— START OF EXTRACTED RECORDS —

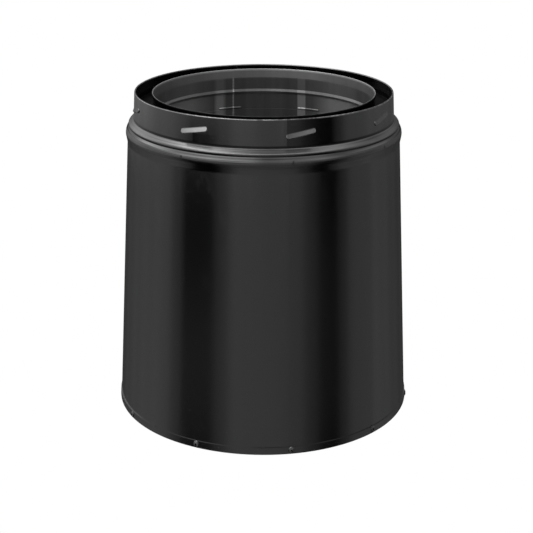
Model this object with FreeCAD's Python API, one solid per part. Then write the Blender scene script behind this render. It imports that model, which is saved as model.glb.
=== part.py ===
import FreeCAD, Part
import math
import os

# A double-wall insulated chimney pipe length with twist-lock ends, standing on its lower end.
# Millimetres. The origin is the centre of the lower rim, and +Z is the axis, towards the upper end.
# Azimuth is measured in degrees from the front (-Y), positive towards +X.

# Driving dimensions
flue_diameter = 203.2  # clear bore of the flue
wall_gap = 25.4  # from the flue's bore to the casing's outside, on each side
nominal_length = 228.6  # the next length's lower rim settles 1 mm lower, on the shoulder's slope
collar_height = 25.4  # from the nominal length up to the collar's rim
casing_sheet = 0.6
liner_sheet = 0.5
closure_sheet = 0.5
standoff_sheet = 0.8
nesting_gap = 0.05  # between two sheets that lie against each other

# Worked out from the driving dimensions
flue_radius = flue_diameter / 2
casing_radius = flue_radius + wall_gap
overall_height = nominal_length + collar_height
casing_inner_radius = casing_radius - casing_sheet

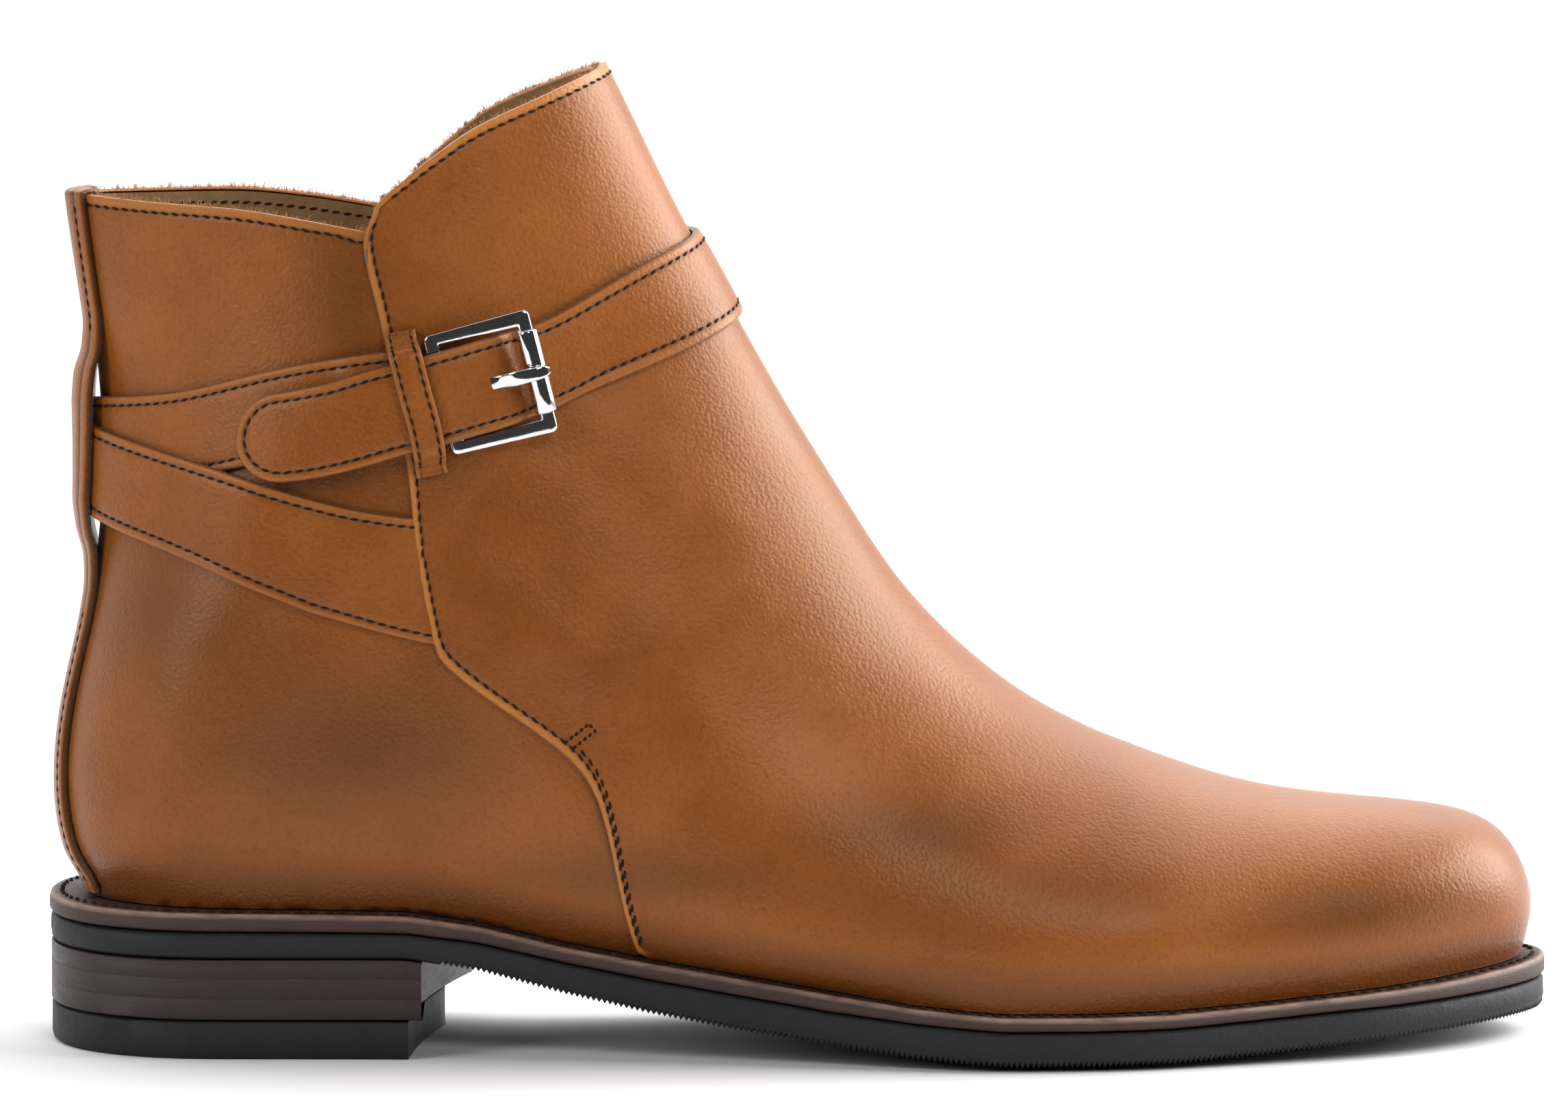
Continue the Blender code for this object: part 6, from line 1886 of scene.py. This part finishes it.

— END OF EXTRACTED RECORDS —

EXERCISE BRIEF: In the listing above, find the lines holding the word "from" and copy them.

RESULT FOR THIS TASK:
# Azimuth is measured in degrees from the front (-Y), positive towards +X.
wall_gap = 25.4  # from the flue's bore to the casing's outside, on each side
collar_height = 25.4  # from the nominal length up to the collar's rim
# Worked out from the driving dimensions
Continue the Blender code for this object: part 6, from line 1886 of scene.py. This part finishes it.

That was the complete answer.